- **What to do**:
Starting at the line that contains "Turn this picture" and stopping at the line that contains "# deck ring.", repeat every line exactly, the two end lines included, and nothing else.

- **Material supplied**:
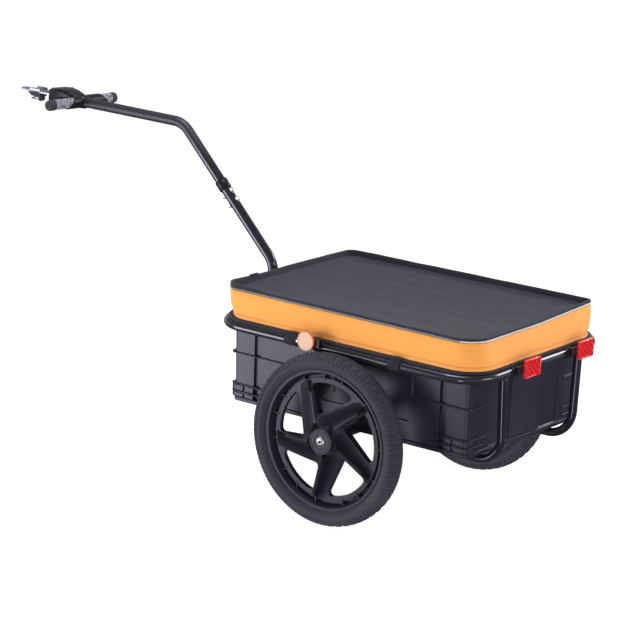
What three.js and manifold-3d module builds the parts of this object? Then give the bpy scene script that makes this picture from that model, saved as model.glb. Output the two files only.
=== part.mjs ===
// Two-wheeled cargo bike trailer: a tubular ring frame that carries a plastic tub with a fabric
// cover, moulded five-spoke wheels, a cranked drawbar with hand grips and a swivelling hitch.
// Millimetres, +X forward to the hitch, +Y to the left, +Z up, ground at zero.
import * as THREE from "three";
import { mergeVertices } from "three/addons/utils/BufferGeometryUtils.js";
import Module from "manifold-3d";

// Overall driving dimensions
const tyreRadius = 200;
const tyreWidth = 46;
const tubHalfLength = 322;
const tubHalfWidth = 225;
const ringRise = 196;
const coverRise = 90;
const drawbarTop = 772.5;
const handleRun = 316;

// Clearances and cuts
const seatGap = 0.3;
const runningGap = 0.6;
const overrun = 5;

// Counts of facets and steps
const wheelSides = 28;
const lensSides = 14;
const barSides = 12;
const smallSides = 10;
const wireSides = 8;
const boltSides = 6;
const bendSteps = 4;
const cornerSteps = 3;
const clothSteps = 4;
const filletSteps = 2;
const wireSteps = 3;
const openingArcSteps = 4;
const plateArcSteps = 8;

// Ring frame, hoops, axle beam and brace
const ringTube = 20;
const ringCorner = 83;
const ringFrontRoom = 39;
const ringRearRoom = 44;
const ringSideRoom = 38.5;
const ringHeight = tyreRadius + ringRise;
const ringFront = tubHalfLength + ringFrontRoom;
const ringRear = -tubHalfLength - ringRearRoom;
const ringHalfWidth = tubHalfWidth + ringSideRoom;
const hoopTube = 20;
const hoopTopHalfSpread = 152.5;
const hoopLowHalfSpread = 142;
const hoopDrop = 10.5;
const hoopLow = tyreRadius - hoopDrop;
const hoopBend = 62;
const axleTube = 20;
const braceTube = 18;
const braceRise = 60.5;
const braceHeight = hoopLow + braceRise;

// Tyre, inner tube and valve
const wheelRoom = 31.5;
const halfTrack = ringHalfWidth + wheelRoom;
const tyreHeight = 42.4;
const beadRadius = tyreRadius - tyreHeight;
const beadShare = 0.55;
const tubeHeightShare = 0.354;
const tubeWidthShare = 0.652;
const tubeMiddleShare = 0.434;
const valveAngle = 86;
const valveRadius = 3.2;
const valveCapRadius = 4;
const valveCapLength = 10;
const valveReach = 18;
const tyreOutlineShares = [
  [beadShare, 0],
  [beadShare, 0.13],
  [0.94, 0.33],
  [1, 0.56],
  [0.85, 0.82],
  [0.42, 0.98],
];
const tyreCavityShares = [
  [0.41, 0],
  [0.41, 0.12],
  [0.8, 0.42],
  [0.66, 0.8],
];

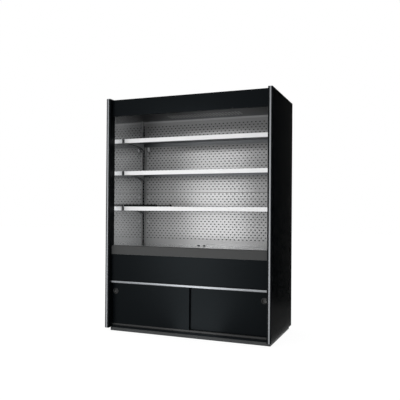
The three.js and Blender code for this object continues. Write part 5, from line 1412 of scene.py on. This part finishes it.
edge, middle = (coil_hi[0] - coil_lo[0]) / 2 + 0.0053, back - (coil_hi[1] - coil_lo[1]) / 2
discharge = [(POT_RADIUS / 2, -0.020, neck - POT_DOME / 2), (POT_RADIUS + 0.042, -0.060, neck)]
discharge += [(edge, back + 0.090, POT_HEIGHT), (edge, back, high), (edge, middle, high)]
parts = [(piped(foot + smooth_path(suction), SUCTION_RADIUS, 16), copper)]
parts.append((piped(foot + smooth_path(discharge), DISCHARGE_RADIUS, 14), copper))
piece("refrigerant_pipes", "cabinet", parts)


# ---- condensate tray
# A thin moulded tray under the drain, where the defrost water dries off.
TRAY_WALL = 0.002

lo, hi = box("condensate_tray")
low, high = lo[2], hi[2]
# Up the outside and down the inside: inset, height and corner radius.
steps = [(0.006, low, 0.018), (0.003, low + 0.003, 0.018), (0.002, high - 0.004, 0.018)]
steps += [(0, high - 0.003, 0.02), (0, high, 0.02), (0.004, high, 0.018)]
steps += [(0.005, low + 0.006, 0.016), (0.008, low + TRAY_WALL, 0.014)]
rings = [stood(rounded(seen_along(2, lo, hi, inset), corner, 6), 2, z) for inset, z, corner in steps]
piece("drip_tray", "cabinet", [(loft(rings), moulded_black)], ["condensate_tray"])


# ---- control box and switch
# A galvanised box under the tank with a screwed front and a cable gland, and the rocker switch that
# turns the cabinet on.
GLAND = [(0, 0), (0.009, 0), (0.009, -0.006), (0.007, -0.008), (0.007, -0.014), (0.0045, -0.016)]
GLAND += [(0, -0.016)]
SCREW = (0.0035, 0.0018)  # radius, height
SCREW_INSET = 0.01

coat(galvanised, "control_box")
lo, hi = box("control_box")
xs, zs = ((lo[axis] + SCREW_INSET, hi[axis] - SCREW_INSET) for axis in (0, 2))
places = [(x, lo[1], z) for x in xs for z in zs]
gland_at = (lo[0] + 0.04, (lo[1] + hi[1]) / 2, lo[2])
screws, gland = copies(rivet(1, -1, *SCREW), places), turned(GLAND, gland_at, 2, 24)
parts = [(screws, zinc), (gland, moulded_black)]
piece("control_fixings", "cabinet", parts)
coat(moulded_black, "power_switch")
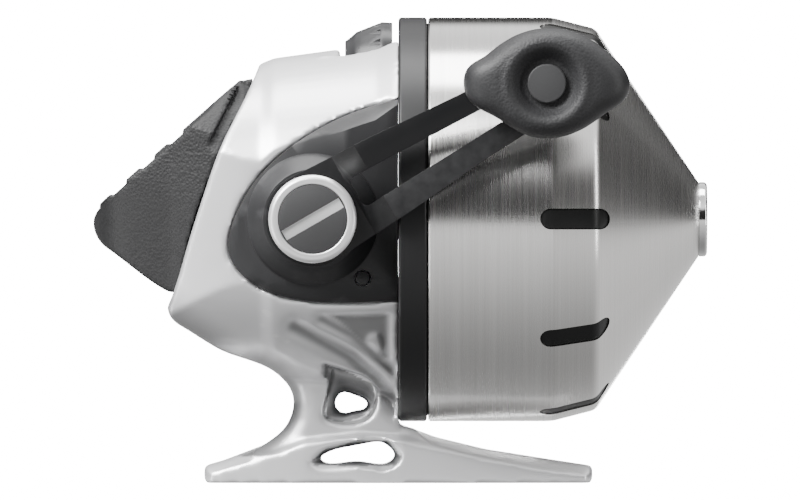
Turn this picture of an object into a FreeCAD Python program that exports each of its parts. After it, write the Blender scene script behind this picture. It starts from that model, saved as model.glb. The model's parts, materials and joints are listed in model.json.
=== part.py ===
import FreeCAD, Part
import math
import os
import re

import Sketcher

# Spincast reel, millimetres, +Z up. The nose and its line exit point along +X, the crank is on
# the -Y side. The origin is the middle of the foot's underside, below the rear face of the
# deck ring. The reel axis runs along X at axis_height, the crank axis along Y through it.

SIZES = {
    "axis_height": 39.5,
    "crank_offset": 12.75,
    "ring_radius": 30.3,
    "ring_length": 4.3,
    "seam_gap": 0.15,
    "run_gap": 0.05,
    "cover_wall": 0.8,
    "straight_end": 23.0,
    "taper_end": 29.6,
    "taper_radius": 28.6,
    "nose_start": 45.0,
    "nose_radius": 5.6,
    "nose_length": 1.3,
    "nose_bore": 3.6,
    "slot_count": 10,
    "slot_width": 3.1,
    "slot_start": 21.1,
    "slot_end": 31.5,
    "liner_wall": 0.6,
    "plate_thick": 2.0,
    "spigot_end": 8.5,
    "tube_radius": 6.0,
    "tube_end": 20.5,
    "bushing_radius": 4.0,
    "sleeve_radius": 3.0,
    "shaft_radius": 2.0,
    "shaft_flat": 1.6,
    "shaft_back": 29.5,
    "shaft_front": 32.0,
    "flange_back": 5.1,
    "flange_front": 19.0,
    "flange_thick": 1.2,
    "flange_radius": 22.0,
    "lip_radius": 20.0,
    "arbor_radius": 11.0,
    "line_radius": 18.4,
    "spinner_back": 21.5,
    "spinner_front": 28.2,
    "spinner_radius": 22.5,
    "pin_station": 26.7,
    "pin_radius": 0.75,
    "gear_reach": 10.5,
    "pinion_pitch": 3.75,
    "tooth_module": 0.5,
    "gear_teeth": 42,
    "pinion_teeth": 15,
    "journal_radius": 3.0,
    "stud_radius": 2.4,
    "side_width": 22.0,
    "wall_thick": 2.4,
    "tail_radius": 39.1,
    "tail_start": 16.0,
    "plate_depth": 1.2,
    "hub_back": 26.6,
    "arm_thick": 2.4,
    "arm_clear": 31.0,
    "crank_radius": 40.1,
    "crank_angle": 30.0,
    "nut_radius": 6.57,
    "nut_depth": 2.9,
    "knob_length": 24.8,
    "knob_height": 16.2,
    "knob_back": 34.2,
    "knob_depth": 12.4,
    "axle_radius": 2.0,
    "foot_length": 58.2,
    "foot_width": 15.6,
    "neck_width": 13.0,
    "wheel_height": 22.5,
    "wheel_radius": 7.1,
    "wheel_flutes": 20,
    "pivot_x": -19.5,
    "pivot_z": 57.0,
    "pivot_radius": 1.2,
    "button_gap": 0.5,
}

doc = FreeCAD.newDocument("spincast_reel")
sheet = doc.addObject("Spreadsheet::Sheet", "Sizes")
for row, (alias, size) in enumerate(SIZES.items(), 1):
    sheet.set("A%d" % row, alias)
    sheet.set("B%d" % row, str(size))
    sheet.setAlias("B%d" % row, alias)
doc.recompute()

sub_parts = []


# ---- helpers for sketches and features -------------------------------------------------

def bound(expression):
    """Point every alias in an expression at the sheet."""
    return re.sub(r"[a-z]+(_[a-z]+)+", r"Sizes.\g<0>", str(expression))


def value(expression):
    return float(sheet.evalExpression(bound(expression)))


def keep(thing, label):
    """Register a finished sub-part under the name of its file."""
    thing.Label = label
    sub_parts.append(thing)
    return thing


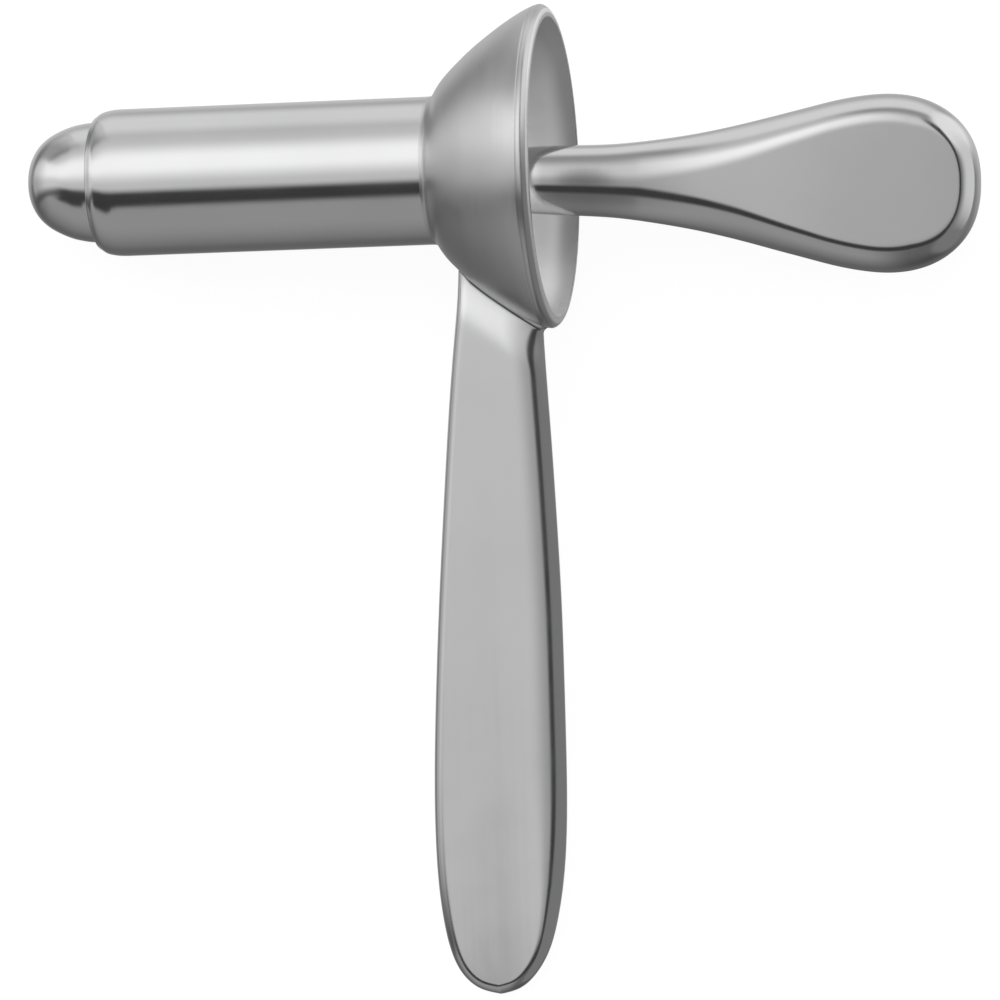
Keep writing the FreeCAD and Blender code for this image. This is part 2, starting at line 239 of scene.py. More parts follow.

- **Output for this exercise**:
Turn this picture of an object into a FreeCAD Python program that exports each of its parts. After it, write the Blender scene script behind this picture. It starts from that model, saved as model.glb. The model's parts, materials and joints are listed in model.json.
=== part.py ===
import FreeCAD, Part
import math
import os
import re

import Sketcher

# Spincast reel, millimetres, +Z up. The nose and its line exit point along +X, the crank is on
# the -Y side. The origin is the middle of the foot's underside, below the rear face of the
# deck ring. The reel axis runs along X at axis_height, the crank axis along Y through it.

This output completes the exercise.